For Normandin, he’s now a family physician in private practice on the West Island and no longer takes medication for the illness. His fatigue and balance problems continue to diminish daily.
But despite such dramatic results, none of the MS researchers in this study is calling the procedure a cure.
For one thing, it is not known whether the treatment is good at stopping other kinds of MS, explained neurologist Amit Bar-Or of the Montreal Neurological Institute and McGill University and the study’s principal investigator.
Also, bone-marrow stem-cell transplants to treat MS are not approved outside of clinical trials because while the disease itself is not deadly, the procedure is fatal in as much as five per cent of patients.
But Freedman questions the risk rate. He says the five-per-cent figure was from data collected in the 1990s as the team prepared for the experiment. That number has since dropped to about one per cent, he said.
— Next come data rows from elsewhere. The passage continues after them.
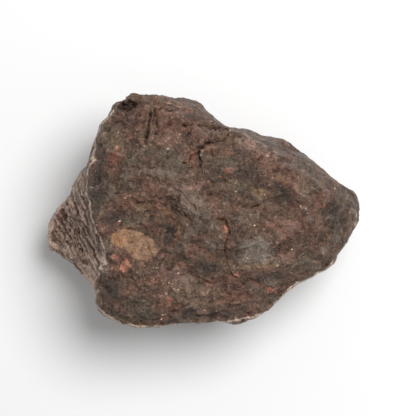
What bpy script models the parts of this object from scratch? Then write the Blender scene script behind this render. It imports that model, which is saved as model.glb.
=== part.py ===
"""A stony meteorite, found weathered: one natural solid lying on its small flat underside.

The stone is shaped like a surveyed piece of ground. A belt of points runs round its widest
line, an upper skin of survey points rises from the belt to the crown, and a lower skin sinks
from it to the foot. Thumbprint hollows, low humps, a gas pit and rough ground are then
pressed into the skin, and the foot is cut flat. All places below are in millimetres.
"""

import math

import bmesh
import bpy
from mathutils import Vector, noise
from mathutils.geometry import delaunay_2d_cdt

for old in list(bpy.data.objects):
    bpy.data.objects.remove(old, do_unlink=True)

# Driving dimensions
MM = 0.001
LENGTH = 67.0
WIDTH = 49.0
HEIGHT = 36.0
SKIN_CELL = 0.7          # grid of the first even skin
FACE_COUNT = 9000        # triangles left on the finished stone
EDGE_ROUNDING = 1        # smoothing passes over the broken edges
SHARP_ANGLE = math.radians(50)

STONE_COLOR = (0.089, 0.071, 0.062, 1.0)
STONE_ROUGHNESS = 0.6

# The widest line, from the left tip round by the back, the right tip and the front.
BELT = [
    (-33.5, -5, 11), (-33.5, -2, 10), (-32, 0, 10.5), (-29.5, 1.5, 12), (-28.5, 4.5, 13),
    (-26, 8.5, 15), (-24.5, 9.5, 20), (-23.5, 13, 25), (-21.5, 17.5, 25.5), (-18, 21, 27),
    (-15, 23.5, 27), (-9.5, 23.5, 26.5), (-8.5, 24.5, 16), (-4, 24, 15), (-1, 23, 15),
    (1, 21, 16), (5.5, 17.5, 21), (8, 17.5, 20), (11.5, 16, 17), (16.5, 15, 15),
    (19.5, 13.5, 15), (24, 10, 18), (28, 6.5, 18), (30, 5.5, 17), (32, 4, 15),
    (33, 1.5, 15), (32.5, -2.5, 16), (30, -6, 18.5), (28, -8.5, 20), (27.5, -10.5, 21.5),
    (25.5, -12.5, 22), (20.5, -14.5, 23.5), (18, -16, 24), (14, -20.5, 23), (10, -22, 23.5),
    (7, -23, 23.5), (5, -22.5, 24), (-3.5, -23, 25), (-14, -24, 24.5), (-16.5, -23, 24.5),
    (-21.5, -20.5, 24), (-22.5, -18.5, 23.5), (-22, -16.5, 19.5), (-25, -15, 14),
    (-27, -13, 13), (-29.5, -10, 12), (-33, -7.5, 11),
]

# Broken edges, each a line of survey points that stays an edge of the upper skin.
LEFT_RIDGE = [
    (-23, 11, 28.5), (-23.5, 8.5, 29), (-23.5, 4.5, 30), (-23, 0, 30.5), (-21, -5.5, 31),
    (-19.5, -8.5, 30.5), (-21, -11.5, 29), (-21.5, -16, 25.5),
]
BACK_RIDGE = [
    (5.5, 16.5, 30), (8, 16, 30.5), (12, 13.5, 30.5), (15.5, 11.5, 29.5), (21.5, 10.5, 24),
]
SLAB_EDGE = [(-8.5, 23, 25), (-6, 22, 26.5), (-3.5, 20.5, 27), (-1, 21, 24)]
RIGHT_RIDGE = [(13.5, 8.5, 32), (19.5, 3.5, 31), (21, -2, 30), (17.5, -10, 29)]

# Survey points between the edges.
LEFT_FLANK = [
    (-26.5, 5.5, 21), (-28, 1, 18.5), (-28.5, -3, 16.5), (-25.5, -2, 22.5), (-31.5, -4, 13),
    (-30, -7, 14.5), (-24.5, -7, 21.5), (-27, -10, 16.5), (-24, -12.5, 19),
]
BACK_SHELVES = [
    (-7.5, 23.5, 19), (-3.5, 22.5, 20), (1, 20, 21.5), (4.5, 17.5, 23.5), (12, 14.5, 24),
    (18.5, 12.5, 20),
]
BACK_LOBE = [
    (-21, 15, 29.5), (-19, 18.5, 29), (-15.5, 21, 28.5), (-10.5, 22, 29.5),
    (-19, 14.5, 30.5), (-14, 18.5, 30.5), (-11.5, 15.5, 31.5), (-8, 19.5, 30),
    (-1.5, 17, 29.5), (2.5, 17.5, 28),
]
CROWN = [
    (-20, 7.5, 32), (-19.5, 0, 32.5), (-17, -6.5, 32.5), (-10.5, 10.5, 33.5), (-5, 12.5, 33),
    (-10.5, 4, 34.5), (-4, 5, 35), (0.5, -0.5, 36), (2, 14, 32), (9.5, 11.5, 32.5),
    (5.5, 7.5, 34.5), (9, 2, 34), (3, -5, 35), (-9, -5, 34), (-7.5, -9.5, 33), (3, -11.5, 32.5),
    (9.5, -7, 33),
]
RIGHT_END = [
    (21.5, 6.5, 29), (28, 2.5, 25), (31, 0, 21.5), (29.5, -4, 22), (26, -1, 27), (25, -8, 25),
    (15, -1, 32), (22, -10.5, 26),
]
FRONT_SLOPE = [
    (14.5, -13, 28.5), (12, -18.5, 26), (9.5, -15, 29.5), (5.5, -20.5, 26), (0, -17, 30),
    (-6, -20.5, 28), (-15, -21, 27.5), (-19.5, -18, 28), (-18.5, -15, 29), (-13, -15.5, 30.5),
]

# The lower skin: broken sides down to an undercut edge, a belly, and the foot below the cut.
UNDERCUT_EDGE = [
    (-30.5, -5.5, 6), (-24, 7.5, 8), (-19, 19, 7), (-3, 20.5, 5), (14, 11.5, 5.5), (28.5, 2.5, 6),
    (24, -9, 5), (8.5, -19, 6), (-15, -20.5, 5.5), (-21, -13, 7), (-30.5, -5.5, 6),
]
BELLY = [
    (-24, -3, 2.5), (-17, 10, 2.5), (-9, 16, 2), (2, 13, 2), (14, 6.5, 2), (23, 0, 2.5),
    (16, -9, 2), (5, -15, 2), (-9, -16, 2), (-17.5, -10, 2.5),
]
FOOT = [
    (-12, -4, -1), (-8, 5, -1), (-1, 8.5, -1), (8, 5, -1), (12, 0, -1), (8, -7, -1),
    (-1, -9, -1), (-9, -8, -1),
]

# Soft relief on the crown: place, reach along and across, turn in degrees, depth (- is a hump).
RELIEF = [
    (-6.5, 17, 7, 3, 100, 1.2),      # valley that runs down from the back edge
    (-13, -2.5, 6.5, 4.5, -10, 1.5), # bowl in the left half
    (-17, 7, 3.5, 2, 10, 0.5),       # trough behind the bowl
    (13.5, 2.5, 6.5, 4, -60, 1.2),   # bowl left of the right ridge
    (24.5, -3, 6, 2.5, 60, 0.8),     # hollow outside the right ridge
    (10, -8, 4.5, 3.5, 15, 0.5),     # smooth dish near the front
    (9, 1.5, 4, 1.2, 3, 0.5),        # groove behind the crest
    (-5, 3, 10, 2.5, -36, -1.0),     # long hump across the crown
    (19.5, 4, 6, 1.6, -65, -0.7),    # hump along the right ridge
    (-18, 12, 4, 3, 60, -0.5),
    (1, 16, 4, 2, 5, -0.6),
    (-15, -13, 5, 3, 20, -0.5),
    (3, 9.5, 2.5, 2, 40, 0.7),       # hollow round the orange crystal
    (-3, -15, 5, 2.5, 10, 0.4),
]

# The gas pit near the back left edge
PIT_PLACE = (-15.0, 21.0)
PIT_REACH = (2.0, 1.0)
PIT_TURN = math.radians(12)
PIT_STEEPNESS = 1.7      # above 1 the pit has a flat floor and steep walls
PIT_DEPTH = 2.4

# Rough ground: size of the lumps, height, seed place; the underside is rougher by this share
UNDERSIDE_ROUGHNESS = 0.8
GROUND = [(13.0, 0.55, (3.1, 7.7, 1.3)), (5.5, 0.38, (11.2, 4.9, 8.6)), (2.6, 0.16, (5.8, 2.2, 9.4))]


def stone_skin(belt, lines, points):
    """Triangles over the belt outline: the belt, lines kept as edges, and loose points."""
    survey = list(belt)
    edges = []
    for line in lines:
        first = len(survey)
        survey += line
        edges += [(i, i + 1) for i in range(first, len(survey) - 1)]
    survey += points
    plan = [Vector(point[:2]) for point in survey]
    outline = [list(range(len(belt)))]
    made = delaunay_2d_cdt(plan, edges, outline, 1, 0.001)
    heights = [survey[sources[0]][2] for sources in made[3]]
    corners = [(spot.x, spot.y, height) for spot, height in zip(made[0], heights)]
    return corners, made[2]


def closed_survey():
    """Upper and lower skins, sewn together along the belt."""
    middle = BACK_SHELVES + LEFT_FLANK + BACK_LOBE + CROWN + RIGHT_END + FRONT_SLOPE
    upper = stone_skin(BELT, [LEFT_RIDGE, BACK_RIDGE, SLAB_EDGE, RIGHT_RIDGE], middle)
    lower = stone_skin(BELT, [UNDERCUT_EDGE], BELLY + FOOT)
    bm = bmesh.new()
    for corners, faces in (upper, lower):
        made = [bm.verts.new(corner) for corner in corners]
        for face in faces:
            bm.faces.new([made[i] for i in face])
    bmesh.ops.remove_doubles(bm, verts=bm.verts, dist=0.001)
    bmesh.ops.recalc_face_normals(bm, faces=bm.faces)
    return bm


def dish(place, centre, reach, turn=0.0):
    """1 in the middle of a soft oval, falling to 0 outside it."""
    dx = place.x - centre[0]
    dy = place.y - centre[1]
    along = (dx * math.cos(turn) + dy * math.sin(turn)) / reach[0]
    across = (dy * math.cos(turn) - dx * math.sin(turn)) / reach[1]
    return math.exp(-(along * along + across * across))


def ground_height(place, down):
    """How far the rough ground stands off the skin, more so where it faces down."""
    rough = sum(height * noise.fractal(place / size + Vector(seed), 1.0, 2.0, 3)
                for size, height, seed in GROUND)
    return rough * (1.0 + UNDERSIDE_ROUGHNESS * min(max(down * 3.0, 0.0), 1.0))


def relief_depth(place, up):
    """How deep the soft relief and the pit press in, on ground that faces up."""
    depth = sum(deep * dish(place, (x, y), (along, across), math.radians(turn))
                for x, y, along, across, turn, deep in RELIEF)
    pit = min(PIT_STEEPNESS * dish(place, PIT_PLACE, PIT_REACH, PIT_TURN), 1.0)
    return depth * min(max(up * 2.0, 0.0), 1.0) + PIT_DEPTH * pit * (up > 0.0)


def apply_modifier(stone, kind, **settings):
    """Add a modifier with its settings and apply it."""
    modifier = stone.modifiers.new(kind.lower(), kind)
    for name, value in settings.items():
        setattr(modifier, name, value)
    bpy.context.view_layer.objects.active = stone
    bpy.ops.object.modifier_apply(modifier=modifier.name)


def weather(stone):
    """Press the relief into the even skin and stand the rough ground on it."""
    bm = bmesh.new()
    bm.from_mesh(stone.data)
    bm.normal_update()
    moves = []
    for vert in bm.verts:
        place = vert.co.copy()
        normal = vert.normal.copy()
        sunk = Vector((0, 0, relief_depth(place, normal.z)))
        moves.append(normal * ground_height(place, -normal.z) - sunk)
    for vert, move in zip(bm.verts, moves):
        vert.co += move
    bm.to_mesh(stone.data)
    bm.free()


def bring_to_size(stone):
    """Fit the length, the width and the height above the foot cut, centred over the origin."""
    bm = bmesh.new()
    bm.from_mesh(stone.data)
    xs = [vert.co.x for vert in bm.verts]
    ys = [vert.co.y for vert in bm.verts]
    top = max(vert.co.z for vert in bm.verts)
    for vert in bm.verts:
        vert.co.x = (vert.co.x - (min(xs) + max(xs)) / 2.0) * LENGTH / (max(xs) - min(xs))
        vert.co.y = (vert.co.y - (min(ys) + max(ys)) / 2.0) * WIDTH / (max(ys) - min(ys))
        vert.co.z *= HEIGHT / top
    whole = list(bm.verts) + list(bm.edges) + list(bm.faces)
    cut = bmesh.ops.bisect_plane(bm, geom=whole, plane_co=(0, 0, 0), plane_no=(0, 0, 1),
                                 clear_inner=True)
    rim = [part for part in cut["geom_cut"] if isinstance(part, bmesh.types.BMEdge)]
    bmesh.ops.holes_fill(bm, edges=rim)
    bmesh.ops.scale(bm, vec=(MM, MM, MM), verts=bm.verts)
    bmesh.ops.recalc_face_normals(bm, faces=bm.faces)
    bm.to_mesh(stone.data)
    bm.free()


def stone_material():
    """Dark grey-brown weathered stone."""
    material = bpy.data.materials.new("stone")
    material.use_nodes = True
    shader = material.node_tree.nodes["Principled BSDF"]
    shader.inputs["Base Color"].default_value = STONE_COLOR
    shader.inputs["Roughness"].default_value = STONE_ROUGHNESS
    shader.inputs["Metallic"].default_value = 0.0
    return material


def build_meteorite():
    """The whole stone, as one closed solid."""
    mesh = bpy.data.meshes.new("meteorite")
    survey = closed_survey()
    survey.to_mesh(mesh)
    survey.free()
    stone = bpy.data.objects.new("meteorite", mesh)
    bpy.context.collection.objects.link(stone)
    apply_modifier(stone, "REMESH", mode="VOXEL", voxel_size=SKIN_CELL)
    apply_modifier(stone, "SMOOTH", factor=0.5, iterations=EDGE_ROUNDING)
    weather(stone)
    apply_modifier(stone, "DECIMATE", ratio=FACE_COUNT / (2.0 * len(stone.data.polygons)))
    bring_to_size(stone)
    stone.data.shade_smooth()
    stone.data.set_sharp_from_angle(angle=SHARP_ANGLE)
    stone.data.materials.append(stone_material())
    return stone


build_meteorite()
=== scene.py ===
import math

import bpy
import numpy as np
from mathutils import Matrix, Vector, noise


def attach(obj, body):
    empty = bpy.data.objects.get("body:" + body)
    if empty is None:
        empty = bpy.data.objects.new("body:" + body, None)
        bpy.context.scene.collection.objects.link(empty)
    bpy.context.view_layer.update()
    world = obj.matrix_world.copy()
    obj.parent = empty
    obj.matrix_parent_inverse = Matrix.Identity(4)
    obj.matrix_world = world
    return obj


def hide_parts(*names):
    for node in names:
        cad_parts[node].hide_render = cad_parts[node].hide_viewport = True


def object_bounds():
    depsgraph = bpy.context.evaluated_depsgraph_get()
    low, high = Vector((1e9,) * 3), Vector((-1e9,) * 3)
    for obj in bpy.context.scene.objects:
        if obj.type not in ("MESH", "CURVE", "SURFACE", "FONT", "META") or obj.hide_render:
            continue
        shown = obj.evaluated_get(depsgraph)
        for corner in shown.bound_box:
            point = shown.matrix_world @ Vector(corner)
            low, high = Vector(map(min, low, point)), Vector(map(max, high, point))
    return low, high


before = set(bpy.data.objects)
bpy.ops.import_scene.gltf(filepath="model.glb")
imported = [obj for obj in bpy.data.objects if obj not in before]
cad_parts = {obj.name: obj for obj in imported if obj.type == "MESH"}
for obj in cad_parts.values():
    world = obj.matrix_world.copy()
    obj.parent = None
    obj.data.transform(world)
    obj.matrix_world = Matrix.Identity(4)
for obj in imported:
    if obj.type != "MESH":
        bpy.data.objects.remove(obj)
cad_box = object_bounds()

# ---------------------------------------------------------------------------------------
# The stone: one lump of weathered chondrite, grown together in one body. It starts from the
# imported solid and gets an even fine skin. Its cracks, ribs, ledges, pit and grain are worked
# into that skin, and one material gives it its crust, its fragments and its rust.

MM = 0.001
SKIN_CELL = 0.56 * MM    # the even skin's faces; finer where it faces up and at cracks
SAME_POINT = 0.001 * MM
SEAM_ANGLE = 1.15        # radians between faces that are opened flat apart
ISLAND_GAP = 0.004

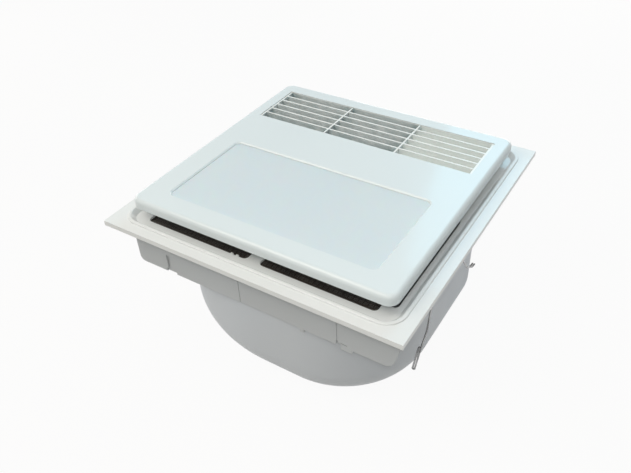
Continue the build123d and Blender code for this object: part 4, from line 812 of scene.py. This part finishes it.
def core_finish(name, node, winding_colour=None):
    low, high = (corner.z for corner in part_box(node))
    middle = (low + high) / 2
    half_stack = (high - low) / 2 * PLATE_STACK_SHARE
    material, tree, shader = start_finish(name, metallic=1.0)
    tone = effect(tree, tone_drift, colour=rgb(0.34, 0.34, 0.35), other_colour=rgb(0.24, 0.23, 0.22),
                  patches_per_metre=40.0, patch_share=0.6, speck_share=0.3)
    shown, height = tone.outputs["Colour"], stack_lines(tree)
    if winding_colour is not None:
        core = height_mask(tree, middle - half_stack, middle + half_stack)
        copper = effect(tree, tone_drift, colour=winding_colour, other_colour=rgb(0.38, 0.13, 0.05),
                        patches_per_metre=150.0, patch_share=0.5, speck_share=0.4)
        shown = blend_colour(tree, core, copper.outputs["Colour"], shown)
    wires = effect(tree, drawn_lines, lines_per_metre=(900.0, 900.0, 2500.0), roughness=0.38)
    crease = effect(tree, crease_dust_and_shade, [(shown, "Colour")], reach=0.004, amount=0.35)
    tree.links.new(crease.outputs["Colour"], shader.inputs["Base Color"])
    tree.links.new(wires.outputs["Roughness"], shader.inputs["Roughness"])
    lay_bump(tree, shader, height, 0.00003)
    return material


def can_finish():
    material, tree, shader = start_finish("motor_enamel")
    tone = effect(tree, tone_drift, colour=rgb(0.032, 0.033, 0.036), other_colour=rgb(0.055, 0.055, 0.058),
                  patches_per_metre=30.0, patch_share=0.5, speck_share=0.2)
    edges = effect(tree, soft_edges, radius=0.0005)
    chips = add(tree, "TexNoise", [(local_place(tree), "Vector")], scale=420.0, detail=3.0)
    chipped = product(tree, edges.outputs["Edge"], soft_range(tree, chips.outputs[0], 0.50, 0.58))
    steel = add(tree, "RGB")
    steel.outputs[0].default_value = rgb(0.50, 0.50, 0.50)
    shown = blend_colour(tree, chipped, tone.outputs["Colour"], steel.outputs[0])
    crease = effect(tree, crease_dust_and_shade, [(shown, "Colour")], amount=0.5)
    surface = effect(tree, moulded_grain, grains_per_metre=1100.0, grain_share=0.7, roughness=0.42)
    tree.links.new(crease.outputs["Colour"], shader.inputs["Base Color"])
    tree.links.new(chipped, shader.inputs["Metallic"])
    tree.links.new(surface.outputs["Roughness"], shader.inputs["Roughness"])
    lay_bump(tree, shader, surface.outputs["Height"], 0.00004, edges.outputs["Normal"])
    return material


dress(core_finish("stator_core", "motor_stator", rgb(0.58, 0.25, 0.10)), "motor_stator")
dress(core_finish("rotor_core", "motor_rotor"), "motor_rotor")
dress(can_finish(), "motor_housing")

# %% [markdown]
# ### The heating bars
# Each bar is a dark ceramic core between two rows of thin aluminium fins. The fins are real geometry, so the
# finish only needs the lines across them. Their dark grey-green is a painted shade, for the shade that lies behind
# the grille's slats, and only the fins' edges show a little lighter.

# %% Finish the heating bars
# Painted shade: the fins' dark grey-green stands in for the shade behind the grille.
heater_fins_painted_shade = metal_finish("heater_fins_painted_shade", rgb(0.17, 0.26, 0.27), rgb(0.16, 0.21, 0.20), 0.42,
                           lines=(400.0, 4000.0, 4000.0), patches=(18.0, 0.5), dust=0.5,
                           edge_colour=rgb(0.30, 0.42, 0.43))
dress(heater_fins_painted_shade, "heater_bars")

# %% [markdown]
# ### The two circuit boards
# The control board is green laminate with copper tracks under the lacquer; its relays are black cases. The lamp
# board is white with rows of small yellow lamps. Board and parts are one solid each, so the height of a point tells
# them apart. The tracks come from Voronoi cells measured along right angles, which look like routed lines.

# %% Finish the boards
RELAY_COLOUR = rgb(0.025, 0.025, 0.028)
LAMP_COLOUR = rgb(0.80, 0.62, 0.12)
BOARD_TOP_RISE = 0.0057
LAMP_PROUD = 0.0005


def board_finish(name, laminate, tracks, cells_per_metre, other_colour, split_z, other_above):
    material, tree, shader = start_finish(name)
    place = local_place(tree)
    cells = add(tree, "TexVoronoi", [(place, "Vector")], distance="MANHATTAN", feature="F1", scale=cells_per_metre)
    second = add(tree, "TexVoronoi", [(place, "Vector")], distance="MANHATTAN", feature="F2", scale=cells_per_metre)
    between = add(tree, "Math", [(second.outputs["Distance"], 0), (cells.outputs["Distance"], 1)],
                  operation="SUBTRACT").outputs[0]
    track = soft_range(tree, between, 0.05, 0.12, 1.0, 0.0)
    tone = effect(tree, tone_drift, colour=laminate, other_colour=tracks, patches_per_metre=25.0,
                  patch_share=0.15, speck_share=0.1)
    line = add(tree, "RGB")
    line.outputs[0].default_value = tracks
    board = blend_colour(tree, track, tone.outputs["Colour"], line.outputs[0])
    part = add(tree, "RGB")
    part.outputs[0].default_value = other_colour
    z = add(tree, "SeparateXYZ", [(place, 0)]).outputs["Z"]
    ends = (0.0, 1.0) if other_above else (1.0, 0.0)
    on_part = soft_range(tree, z, split_z - 0.0001, split_z + 0.0001, *ends)
    shown = blend_colour(tree, on_part, board, part.outputs[0])
    crease = effect(tree, crease_dust_and_shade, [(shown, "Colour")], amount=0.4)
    surface = effect(tree, moulded_grain, grains_per_metre=1500.0, grain_share=0.5, roughness=0.38)
    tree.links.new(crease.outputs["Colour"], shader.inputs["Base Color"])
    tree.links.new(surface.outputs["Roughness"], shader.inputs["Roughness"])
    lay_bump(tree, shader, surface.outputs["Height"], 0.00002)
    return material


control_low, control_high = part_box("control_board")
lamp_low, lamp_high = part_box("led_board")
dress(board_finish("green_board", rgb(0.02, 0.16, 0.07), rgb(0.05, 0.28, 0.12), 180.0, RELAY_COLOUR,
                   control_low.z + BOARD_TOP_RISE, True), "control_board")
dress(board_finish("lamp_board", rgb(0.82, 0.82, 0.80), rgb(0.74, 0.74, 0.70), 90.0, LAMP_COLOUR,
                   lamp_high.z - LAMP_PROUD, True), "led_board")
print("boards span", round(control_high.x - control_low.x, 3), "and", round(lamp_high.x - lamp_low.x, 3), "m")

# %% [markdown]
# ## Finish check
# Every piece of the model has to wear one of the finishes above.

# %% Check the pieces
def has_finish(piece):
    """True where every material of the piece places at least one of the effects."""
    trees = [slot.material.node_tree for slot in piece.material_slots]
    return all(any(n.type == "GROUP" for n in tree.nodes) for tree in trees)


plain = [name for name, piece in nodes.items() if not has_finish(piece)]
print("pieces without a finish:", plain)
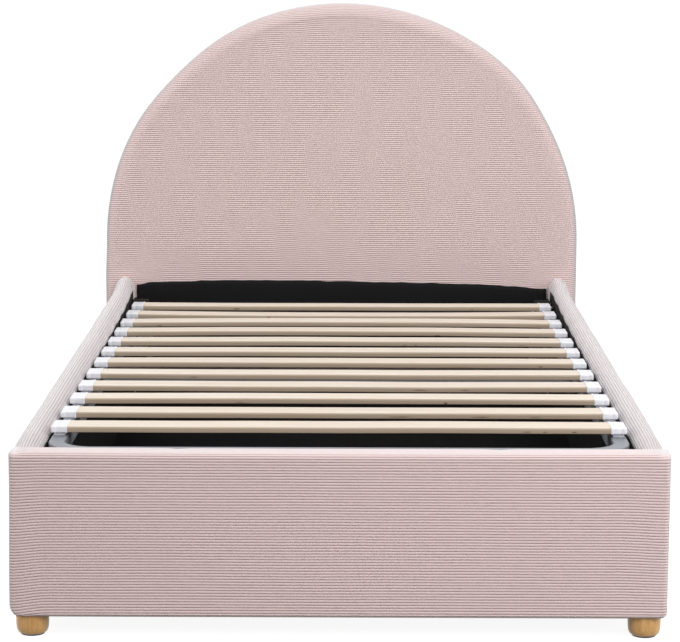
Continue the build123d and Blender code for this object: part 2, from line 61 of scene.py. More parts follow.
# upholstered panels
headboard_front_round = 35 * mm
headboard_back_round = 10 * mm
back_cloth_inset = 14 * mm
back_cloth_overlap = 8 * mm  # how far the headboard's fabric runs on under the back cloth
panel_round = 10 * mm
bottom_round = 6 * mm
rail_round = 25 * mm

# How far outward the rails' inner sides stand: metres from the headboard, then mm.
inner_lines = {
    "left": ((0.0, 0.21, 0.42, 0.84, 1.10, 1.30, 1.60, 2.0),
             (11.0, 3.0, -2.0, -4.0, -2.5, -0.5, -2.5, 0.0)),
    "right": ((0.0, 0.21, 0.42, 0.63, 0.90), (11.0, 6.5, 4.0, 1.5, 0.0)),
}
core_clearance = 8 * mm  # the most that they may stand outward beside the rail's core
core_top = (328 * mm, 338 * mm)  # the heights over which that limit fades out

# cloth and staples
cloth_thick = 0.6 * mm
cloth_gap = 0.6 * mm  # between a lining and the fabric it lies on
lining_held = 0.08  # the share of a lining's height over which its slack begins
staple_spacing = 155 * mm  # along the rails
staple_wire = 0.9 * mm
staple_width = 11 * mm
staple_leg = 3 * mm
back_staple_inset = 9 * mm
back_staple_spacing = 68 * mm

# slats and their caps
slat_count = 12
slat_round = 4.5 * mm
slat_under_round = 1.5 * mm
# how far each slat stands up in its middle, in mm, from the foot end
slat_crowns = (0.4, -0.5, 1.1, -0.9, -0.9, 0.7, 0.7, 1.5, 2.8, 3.2, -3.9, -1.0)
cap_wall = 1.0 * mm
cap_side_wall = 1.5 * mm
cap_play = 0.25 * mm  # between a slat and its cap
cap_round = 2.6 * mm

merge_distance = 0.001 * mm


# -------------------- places read from the frame

def platform_plane():
    """The matrix from the platform's own level frame, at its hinge, to the row frame at rest."""
    lift = next(j for j in frame["joints"] if j["name"] == "platform_lift")
    open_at_rest = math.radians(-min(lift["range_deg"]))
    return Matrix.Translation(lift["pos_m"]) @ Matrix.Rotation(-open_at_rest, 4, "X")


deck = platform_plane()


def deck_box(node):
    """Lowest and highest corner of a node, measured square to the platform."""
    to_deck = deck.inverted()
    points = np.array([to_deck @ v.co for v in frame["nodes"][node].data.vertices])
    return Vector(points.min(0)), Vector(points.max(0))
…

In addition to medical advancements, by comparing the immune responses in patients before and after the treatment, researchers discovered a key biological target for new therapies that might be able to provide similar benefits without the risks associated with knocking out someone’s immune system to facilitate a bone-marrow transplant.
Several studies have already noted that in MS patients, the body’s immune system attacks its own cells. Overactive T cells (a type of white blood cells called lymphocytes) — that are responsible for defending the body against bacteria, viruses and other parasites — can also damage myelin, the protective insulation covering nerves.
The concept is straightforward, Bar-Or explained. To fight an infection, different types of T cells mount a quick response, then other T cells quickly ratchet back that response, he said. But in auto-immune conditions, including MS, this regulation goes awry and the body attacks itself.
Researchers have zeroed in on a particular subset of T cells, called TH17 cells, that have a substantially diminished function following the experimental transplant. The discovery could help researchers target treatment in MS patients generally.
“We are cautious in not claiming we have figured out all cells responsible for all relapses in all MS patients,” Bar-Or noted. “Keep in mind these patients have very aggressive MS, so maybe TH17 are particularly important in these patients.”
Emerging treatments, however, are already attempting to target TH17 cells, but the story is even more complicated, Bar-Or said.
“We don’t know everything about them (TH17 cells) even in terms of basic immunology. It’s likely that within the TH17 subset there may be particular bad guys … It would be nice to know which because we need to have these cells some of the time. Getting rid of all of them all of the time, may not be completely safe.”
Both the clinical study at the Ottawa Hospital Multiple Sclerosis Research Unit and biological study in Montreal were funded by the Research Foundation of the Multiple Sclerosis Society of Canada.
Canada has one of the highest rates of MS in the world — affecting about 55,000 to 75,000 people.
Normandin says his illness has been a blessing in disguise, giving him a unique perspective not found in medical text books.
“It changed my whole outlook on life. It definitely affects the way I see patients. I’m more sensitive in how to talk to them and more empathetic dealing with chronic diseases.”
He was once on a career track where the focus was work, but now “life balance” is everything and he is grateful for the treatment that gave him his life back and allowed him to work in a clinic where he can spend as much time as necessary talking to patients.
“Life is great,” he said. “I love to say it.”